Unlike science, there may not be a fully objective reality for our individual selves to learn and believe in. Our unique lives require us to construct our own unique realities. But still, we must remember that we are prone to incorporating some misplaced, unreal and therefore unstable components when we build our life model.

 For example, Raman could do well to know that while some sales people may be deceitful, it is possible to meet an honest salesman who sells a good product that may end up being something he needs. Sumita could try to see how unreal it is to believe, that everyone out there is emotionally stunted. It is a good statistical probability that there may be many well turned out and emotionally stable men who could be consideration worthy. The naïvely optimistic lady, who believes there is only good in the world, could do with knowing that all human beings are a mix of light and dark. A survival instinct and fighting spirit may actually be required sometimes to exist amid society and peers. 
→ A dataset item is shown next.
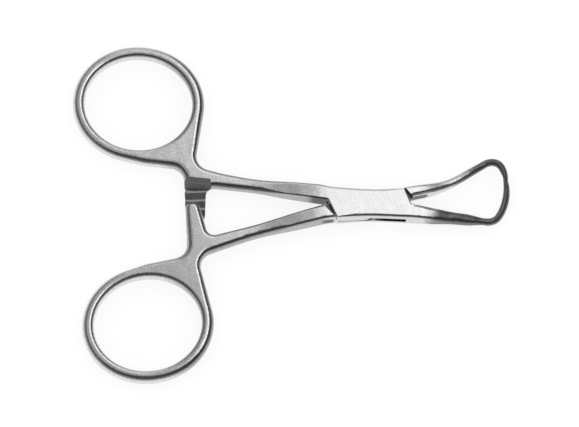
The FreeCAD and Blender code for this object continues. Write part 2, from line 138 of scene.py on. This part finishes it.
def worked_zones(n, x, y, z, facing_z, patch, teeth_level, teeth_face):
    """Where the jaws and the teeth are, each a mask."""
    along = n.reckon("ADD", x, n.reckon("MULTIPLY", patch, hand_error))
    along = n.reckon("SUBTRACT", along, n.reckon("MULTIPLY", y, jaw_slant))
    jaws = n.step(along, *jaw_start)
    beside = n.reckon("ABSOLUTE", y)
    teeth = n.all_of(n.step(x, *arm_start), n.step(beside, *arm_side),
                     n.step(z, *teeth_level),
                     n.step(facing_z, *(turn * teeth_face for turn in tooth_turn)))
    return jaws, teeth


# Painted shade darkens the inside of the lock, and also the corner where the shanks
# meet it
lock_middle = 2.1 * millimetre
tongue_half = mm(1.1, 0.8)
lock_reach = mm(12.5, 11.5)
slot_end = mm(2.0, 3.4)
shank_end = mm(-7.0, -8.0)
corner_start = mm(-14.0, -10.5)
corner_end = mm(-7.0, -7.5)
corner_side = mm(3.0, 2.2)
corner_turn = (0.80, 0.60)


def painted_recess_shade_mask(n, x, y, z, rise, inner_edge):
    """Where the painted shade of the lock's inside and of the corner lies, in one mask."""
    beside = n.reckon("ABSOLUTE", y)
    off_middle = n.reckon("ABSOLUTE", n.reckon("SUBTRACT", z, lock_middle))
    ends = n.reckon("MAXIMUM", n.step(x, *slot_end), n.step(x, *shank_end))
    painted_recess_shade = n.all_of(n.step(n.reckon("ABSOLUTE", x), *lock_reach),
                      n.step(beside, *inner_edge), ends, n.step(off_middle, *tongue_half))
    painted_corner_shade = n.all_of(n.step(x, *corner_start), n.step(x, *corner_end),
                      n.step(beside, *corner_side), n.step(rise, *corner_turn))
    return n.reckon("MAXIMUM", painted_recess_shade, painted_corner_shade)


# How much light the steel gives back, and what share is left in each zone
steel_level = (0.81, 0.85)
patch_span = (0.35, 0.65)
# Painted shade on the jaws and on the teeth, as the share of the level they keep
jaw_painted_shade = 0.28
tooth_painted_shade = 0.60
# Painted shade: the lock's slot and the corner by the shanks keep this share
recess_shade_share = 0.12
# Painted shade on the walls, and the share of the wall and rounding shade kept on the rings
# and the lock
wall_painted_shade = 0.50
ring_shade_share = 0.25
lock_shade_share = 0.30
lock_fleck = 0.06
handle_fleck = 0.17
speckle_span = (0.30, 0.70)
speckle_swing = (-1.0, 0.9)
blue_share = 0.995

# Edges that hands and trays have rubbed smoother, brightened with a painted sheen
wear_and_sheen_start = (0.70, 0.93)
wear_and_sheen_end = (0.995, 0.97)
painted_sheen_share = 1.06


def steel_colour(n, x, rise, wear_and_sheen, on_handle, jaws, teeth, painted_recess_shade, patch, speckle,
                 rounding_painted_shade):
    level = n.step(patch, *patch_span, *steel_level)
    # Painted shade darkens the jaws, the teeth and the recesses of the lock
    for mask, share in ((jaws, jaw_painted_shade), (teeth, tooth_painted_shade), (painted_recess_shade, recess_shade_share)):
        level = n.reckon("MULTIPLY", level, n.step(mask, 0.0, 1.0, 1.0, share))

    # Painted shade darkens roundings and walls against flats, least on the rings and the lock
    rounded = n.all_of(n.step(rise, *flat_edge), n.step(rise, *reversed(wall_edge)))
    painted_shade = n.reckon("ADD", n.reckon("MULTIPLY", rounded, rounding_painted_shade),
                    n.reckon("MULTIPLY", n.step(rise, *wall_edge), wall_painted_shade))
    painted_shade = n.all_of(painted_shade, n.step(x, *ring_to_shank, ring_shade_share, 1.0),
                    n.step(x, *shank_to_lock, 1.0, lock_shade_share),
                    n.reckon("SUBTRACT", 1.0, jaws), n.reckon("SUBTRACT", 1.0, teeth))
    level = n.reckon("MULTIPLY", level, n.reckon("SUBTRACT", 1.0, painted_shade))

    fleck = n.step(on_handle, 0.0, 1.0, lock_fleck, handle_fleck)
    shade = n.reckon("MULTIPLY", fleck, n.step(speckle, *speckle_span, *speckle_swing))
    level = n.reckon("MULTIPLY", level, n.reckon("ADD", 1.0, shade))
    # Painted sheen brightens the rubbed edges
    level = n.reckon("MULTIPLY", level, n.step(wear_and_sheen, 0.0, 1.0, 1.0, painted_sheen_share))
    colour = n.add("CombineColor")
    n.join(level, colour.inputs["Red"])
    n.join(level, colour.inputs["Green"])
    n.join(n.reckon("MULTIPLY", level, blue_share), colour.inputs["Blue"])
    return colour.outputs[0]


# Roughness between and along the belt lines, and how the zones depart from it
belt_span = (0.3, 0.7)
belt_rough = (0.15, 0.23)
rubbed_smoother = 0.02
jaw_rougher = 0.20
tooth_rougher = 0.28


def steel_roughness(n, belt, wear_and_sheen, jaws, teeth):
    rough = n.step(belt, *belt_span, *belt_rough)
    rough = n.reckon("SUBTRACT", rough, n.reckon("MULTIPLY", wear_and_sheen, rubbed_smoother))
    rough = n.reckon("ADD", rough, n.reckon("MULTIPLY", jaws, jaw_rougher))
    return n.reckon("ADD", rough, n.reckon("MULTIPLY", teeth, tooth_rougher))


# The handle's flats are belted off level by hand. The fall starts at the lock, and
# eases in over this length.
fall_start = 7.5 * millimetre
fall_ease = 5 * millimetre

# Depth of each relief, and how strongly it shows
full = 1.0
swell_relief = (0.18 * millimetre, 0.60)
ripple_relief = (0.55 * millimetre, 0.60)
belt_relief = (0.002 * millimetre, 0.35)
speckle_relief = (0.002 * millimetre, 0.40)


def steel_relief(n, x, swell, ripple, belt, speckle, handle_fall, hollows):
    past = n.reckon("MINIMUM", n.reckon("ADD", x, fall_start), 0.0)
    fall = n.reckon("DIVIDE", n.reckon("MULTIPLY", past, past),
                    n.reckon("SUBTRACT", fall_ease, past))
    relief = n.bump(n.reckon("MULTIPLY", fall, -1.0), handle_fall, full, None)
    for height, (depth, strength) in ((swell, swell_relief), (ripple, ripple_relief),
                                      (belt, belt_relief), (speckle, speckle_relief)):
        relief = n.bump(height, depth, strength, relief)
    for hollow_end, hollow_start, hollow_depth in hollows:
        relief = n.bump(n.step(x, hollow_end, hollow_start), hollow_depth, full, relief)
    return relief


def ground_steel(name, brush_way, teeth_level, teeth_face, inner_edge, rounding_painted_shade,
                 handle_fall, hollows):
    """Steel by zones: bright lock, satin handle, painted shade on jaws, teeth, walls,
    recesses.
    """
    n = Nodes(name)
    shader = n.tree.nodes["Principled BSDF"]
    shader.inputs["Metallic"].default_value = 1.0
    coordinates = n.add("TexCoord")
    place = coordinates.outputs["Object"]
    x, y, z = n.xyz(place)
    facing_z = n.xyz(coordinates.outputs["Normal"])[2]
    rise = n.reckon("ABSOLUTE", facing_z)

    speckle = n.grain(place, round_grain, *speckle_grains)
    turned = n.add("Mapping")
    turned.inputs["Rotation"].default_value = (0, 0, math.radians(brush_way))
    n.join(place, turned.inputs["Vector"])
    belt = n.grain(turned.outputs["Vector"], belt_stretch, *belt_grains)
    patch = n.grain(place, round_grain, *patch_grains)
    on_handle = n.step(x, *handle_start)
    swell = n.reckon("MULTIPLY", n.grain(place, round_grain, *swell_grains), on_handle)

    jaws, teeth = worked_zones(n, x, y, z, facing_z, patch, teeth_level, teeth_face)
    painted_recess_shade = painted_recess_shade_mask(n, x, y, z, rise, inner_edge)
    ripple = n.reckon("MULTIPLY", n.grain(place, round_grain, *ripple_grains), jaws)
    wear_and_sheen = n.all_of(n.step(rise, *wear_and_sheen_start), n.step(rise, *wear_and_sheen_end))
    colour = steel_colour(n, x, rise, wear_and_sheen, on_handle, jaws, teeth, painted_recess_shade, patch, speckle,
                          rounding_painted_shade)
    n.join(colour, shader.inputs["Base Color"])
    n.join(steel_roughness(n, belt, wear_and_sheen, jaws, teeth), shader.inputs["Roughness"])
    relief = steel_relief(n, x, swell, ripple, belt, speckle, handle_fall, hollows)
    n.join(relief, shader.inputs["Normal"])
    return n.material


def finish_node(node, steel):
    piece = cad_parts[node]
    piece.data.materials.clear()
    piece.data.materials.append(steel)


# The lower arm's teeth lie under this height and face up. The shank is ground a little
# hollow next to the lock.
# The roundings of this half carry painted shade of this share
female_steel = ground_steel(
    "female_half_steel", brush_way=70, teeth_level=mm(2.9, 2.3), teeth_face=1,
    inner_edge=mm(2.9, 2.7), rounding_painted_shade=0.58, handle_fall=0.042,
    hollows=[mm(-24, -8, 0.45)])
finish_node("box_half", female_steel)

# Male half: the other forging, with the tongue that runs through the cheeks. The same
# steel and finish, held the other way against the belt. Its shank is ground hollow next
# to the lock and again before the ring.

# The upper arm's teeth lie over this height and face down
# The roundings of this half carry painted shade of this share
male_steel = ground_steel(
    "male_half_steel", brush_way=115, teeth_level=mm(1.3, 1.9), teeth_face=-1,
    inner_edge=mm(3.4, 3.1), rounding_painted_shade=0.55, handle_fall=0.046,
    hollows=[mm(-24, -9, 0.48), mm(-48, -34, 0.20)])
finish_node("through_half", male_steel)

# Pin of the box lock: a stainless rod riveted into both cheeks of the female half, and
# ground flush in one pass with them.

finish_node("lock_pin", female_steel)

# Paper: the clamp lies on a wide sheet of white paper. Eye and steel see the same sheet,
# lit nearly even, which keeps the clamp's shadow.

paper_half = 4.0
paper_under = 0.02 * millimetre
paper_colour = 0.9
paper_shaded = 0.20
paper_glow = 0.82

paper_mesh = bpy.data.meshes.new("paper")
corners = [(-paper_half, -paper_half, 0), (paper_half, -paper_half, 0),
           (paper_half, paper_half, 0), (-paper_half, paper_half, 0)]
paper_mesh.from_pydata(corners, [], [(0, 1, 2, 3)])
paper = bpy.data.objects.new("paper", paper_mesh)
paper.location.z = -paper_under
bpy.context.scene.collection.objects.link(paper)

n = Nodes("white_paper")
diffuse = n.tree.nodes["Principled BSDF"]
diffuse.inputs["Base Color"].default_value = (paper_colour, paper_colour, paper_colour, 1)
diffuse.inputs["Roughness"].default_value = 1.0
diffuse.inputs["Specular IOR Level"].default_value = 0.0
faint = n.add("BsdfDiffuse", Color=(paper_shaded, paper_shaded, paper_shaded, 1))
glow = n.add("Emission", Strength=paper_glow)
lit = n.add("AddShader")
n.join(faint.outputs[0], lit.inputs[0])
n.join(glow.outputs[0], lit.inputs[1])
rays = n.add("LightPath")
seen = n.reckon("MAXIMUM", rays.outputs["Is Camera Ray"], rays.outputs["Is Glossy Ray"])
seen = n.reckon("MAXIMUM", seen, rays.outputs["Is Transmission Ray"])
either = n.add("MixShader")
n.join(seen, either.inputs["Fac"])
n.join(diffuse.outputs[0], either.inputs[1])
n.join(lit.outputs[0], either.inputs[2])
n.join(either.outputs[0], n.tree.nodes["Material Output"].inputs["Surface"])
paper_mesh.materials.append(n.material)

# Room: dark walls with low white boards round the table, and a softbox hung over the
# far side. Only the steel's reflections see it.

room_radius = 0.45
least_height = 0.01
dark_light = 0.060
board_light = 0.32
board_edge = (0.36, 0.56)

# Where the softbox starts and ends, along and across the table, at the lamp's height
lamp_height = 0.35
panel_x = (-0.30, 0.12)
panel_y = (-0.02, 0.90)
panel_soft = 0.04

# It is brightest past a slanting edge but for its far end, and faintest before the edge
panel_light = 0.50
bright_light = 1.06
faint_light = 0.28
bright_edge = (-0.005, 0.035)
faint_edge = (-0.06, -0.005)
bright_way = math.radians(20)
bright_far = (0.32, 0.20)

room_mesh = bpy.data.meshes.new("room")
dome = bmesh.new()
bmesh.ops.create_uvsphere(dome, u_segments=48, v_segments=24, radius=room_radius)
dome.to_mesh(room_mesh)
dome.free()
room = bpy.data.objects.new("room", room_mesh)
bpy.context.scene.collection.objects.link(room)

n = Nodes("softbox_and_room")
n.tree.nodes.remove(n.tree.nodes["Principled BSDF"])
x, y, z = n.xyz(n.add("NewGeometry").outputs["Position"])
height = n.reckon("MAXIMUM", z, least_height)
lamp_x = n.reckon("MULTIPLY", n.reckon("DIVIDE", x, height), lamp_height)
lamp_y = n.reckon("MULTIPLY", n.reckon("DIVIDE", y, height), lamp_height)
softbox = n.all_of(n.step(lamp_x, panel_x[0] - panel_soft, panel_x[0]),
                   n.step(lamp_x, panel_x[1] + panel_soft, panel_x[1]),
                   n.step(lamp_y, panel_y[0] - panel_soft, panel_y[0]),
                   n.step(lamp_y, panel_y[1] + panel_soft, panel_y[1]))
slant = n.reckon("ADD", n.reckon("MULTIPLY", lamp_x, math.cos(bright_way)),
                 n.reckon("MULTIPLY", lamp_y, math.sin(bright_way)))
bright = n.all_of(n.step(slant, *bright_edge), n.step(lamp_y, *bright_far))
panel = n.reckon("ADD", n.step(bright, 0.0, 1.0, panel_light, bright_light),
                 n.step(slant, *faint_edge, faint_light - panel_light, 0.0))
boards = n.step(n.reckon("DIVIDE", z, room_radius), *board_edge, board_light, dark_light)
glow = n.add("Emission")
n.join(n.reckon("ADD", n.reckon("MULTIPLY", softbox, panel), boards), glow.inputs["Strength"])
n.join(glow.outputs[0], n.tree.nodes["Material Output"].inputs["Surface"])
room_mesh.materials.append(n.material)
room.visible_camera = False
room.visible_diffuse = False
room.visible_transmission = False
room.visible_volume_scatter = False
room.visible_shadow = False

# Sky: an even white from all round that lights the paper softly. The steel doesn't
# mirror it.

sky = bpy.data.worlds.new("even_white")
sky.use_nodes = True
sky.node_tree.nodes["Background"].inputs["Color"].default_value = (1, 1, 1, 1)
bpy.context.scene.world = sky
sky.cycles_visibility.glossy = False

# Camera: 20 degrees from straight above, on the side of the lower ring, rolled a
# little, and so far off that the clamp is seen nearly without perspective.

pixel = 0.2064 * millimetre
frame_wide = 579
frame_high = 427
pin_pixel = (369.5, 205.5)
lean = math.radians(20)
roll = math.radians(2.5)
camera_away = 3.0
film_wide = 36
sight_end = 20

right = Vector((math.cos(roll), -math.sin(roll), 0))
away = Vector((-math.sin(roll) * math.sin(lean), -math.cos(roll) * math.sin(lean),
               math.cos(lean)))
up = away.cross(right)
low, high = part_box("lock_pin")
aim = (low + high) / 2
aim += right * (frame_wide / 2 - pin_pixel[0]) * pixel
aim += up * (pin_pixel[1] - frame_high / 2) * pixel
view = bpy.data.cameras.new("view")
view.sensor_width = film_wide
view.lens = film_wide * camera_away / (frame_wide * pixel)
view.clip_end = sight_end
camera = bpy.data.objects.new("view", view)
turn = Matrix((right, up, away)).transposed().to_4x4()
camera.matrix_world = Matrix.Translation(aim + away * camera_away) @ turn
bpy.context.scene.collection.objects.link(camera)
bpy.context.scene.camera = camera
bpy.context.scene.view_settings.view_transform = "Standard"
Having said this, changing our internal reality is a job far easier said than done. Sometimes, our desire and need to hold on to our realities is so intense, that it may come in the way of this process. Nevertheless, when we start to work at first challenging our current reality we begin the work of healthy disillusionment. We begin to realize what is unreal in our picture and begin to replace it with more realistic strokes. As we begin to paint a new picture for ourselves we start to see it changing hues. It may start to become a more complex painting, with colors ranging from the lilacs and pinks of cheer and happiness to the dark burgundy of malice and evil with various other shades in the middle depicting every nuance of the mind boggling reality that life is. Yes, the painting does begin to look less simple, but it begins to look richer.

As we keep refining our understanding of our individual realities on our spiritual growth path, we begin to see a method of working with our lives in a very concrete and real way…. without escaping from it or viewing it through a broken glass. As we work with realities we would’ve been afraid to see earlier, we begin to feel a sense of living life fully. An ability to experience all shades of our life’s events in their unadulterated form, gives us a complete experience. And then, somewhere in the complex painting of different hues, we will find our color of bliss… a color born not out of delusion but out of dipping ourselves and getting wet in the ocean of life’s palette.